The reason we bring it up is that in the letter he followed his Credit Acceptance thesis with a short discussion on how important it is for an investor to be willing to change his or her mind as the situation warrants:

 

The most productive field for the study of finance over recent decades has been behavourial economics. The field was pioneered by Kahneman and Tversky and I had the great fortune to hear Kahneman speak at Zurich University in 2013. Their findings have debunked the idea of homo economicus, Man as a perfectly rational being, forever weighing up alternatives under the cold calculus of advantage and disadvantage. Instead, Man turns out to be wildly irrational, forever torn by mental biases to decisions which, in the cold light of day, are firmly against his interest.

 

One bias they identified is consistency bias – the unwillingness to move away from a previously held opinion in the face of disconfirming information. It is easy to imagine that this bias is extenuated by penning that opinion in a letter and, not only that, making that letter public. You might legitimately ask whether writing this letter potentially damages future returns.

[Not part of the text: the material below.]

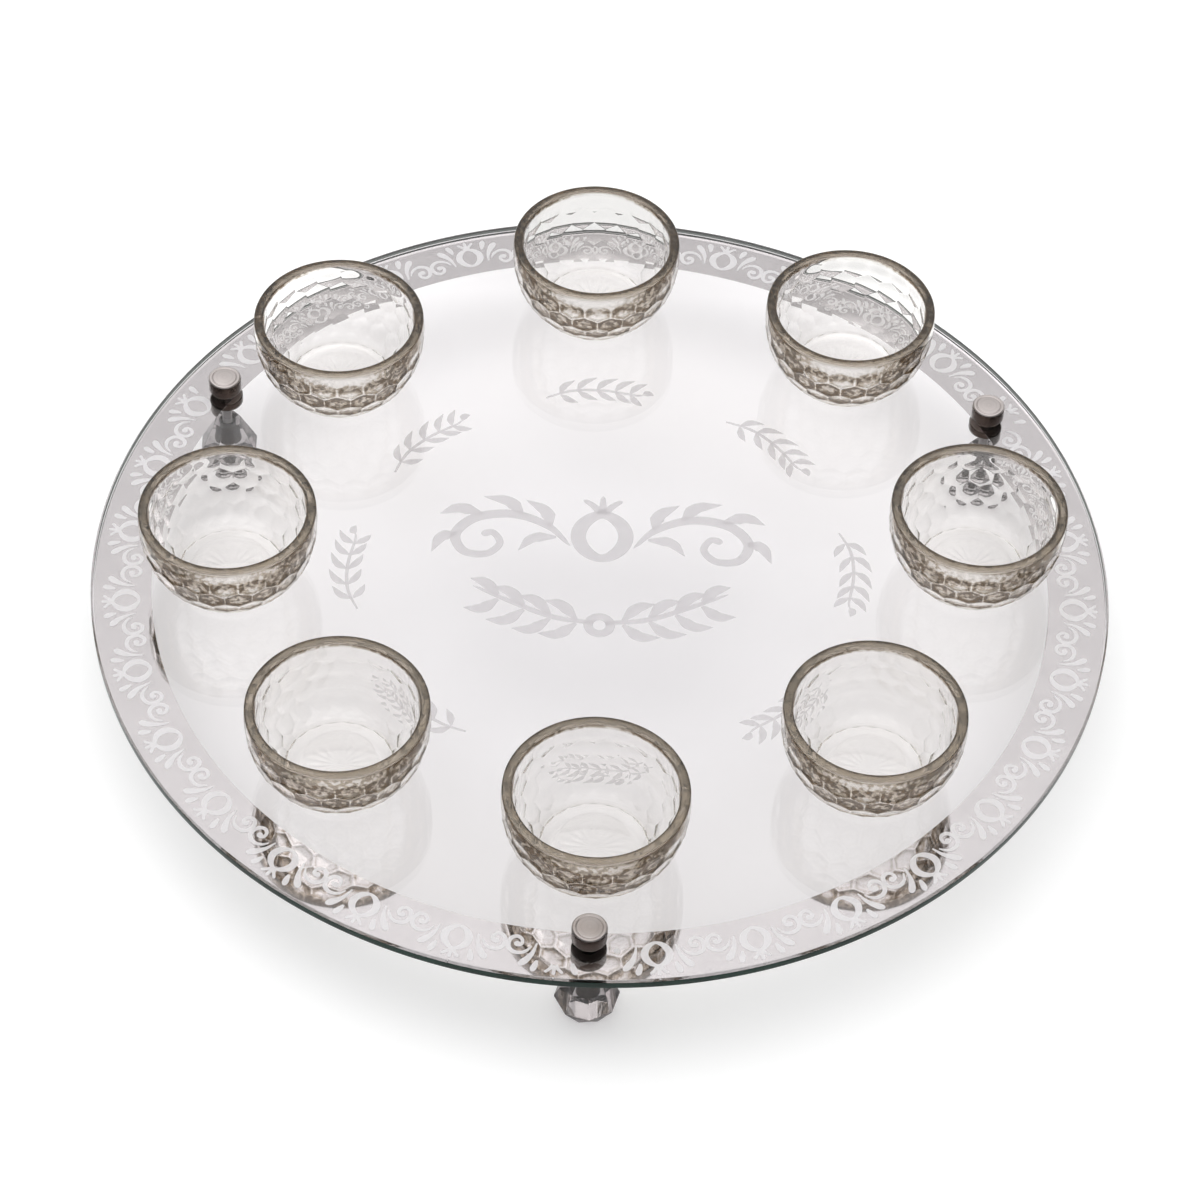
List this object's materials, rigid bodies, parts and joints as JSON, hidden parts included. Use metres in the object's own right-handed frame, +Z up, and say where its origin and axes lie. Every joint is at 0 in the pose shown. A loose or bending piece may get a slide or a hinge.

Put differently, would I distance myself from Credit Acceptance or any other idea if confronted with disconfirming information?

 

I read Walter Isaacson’s excellent biography on Einstein over the summer and learnt an important lesson in this respect.

 

What struck me about Einstein was his willingness to change his mind. He felt no loyalty to a previous held position, no embarrassment about changing his mind, and as far as I can judge he would not even consider his previous opinion a mistake provided it was consistent with what was known at the time.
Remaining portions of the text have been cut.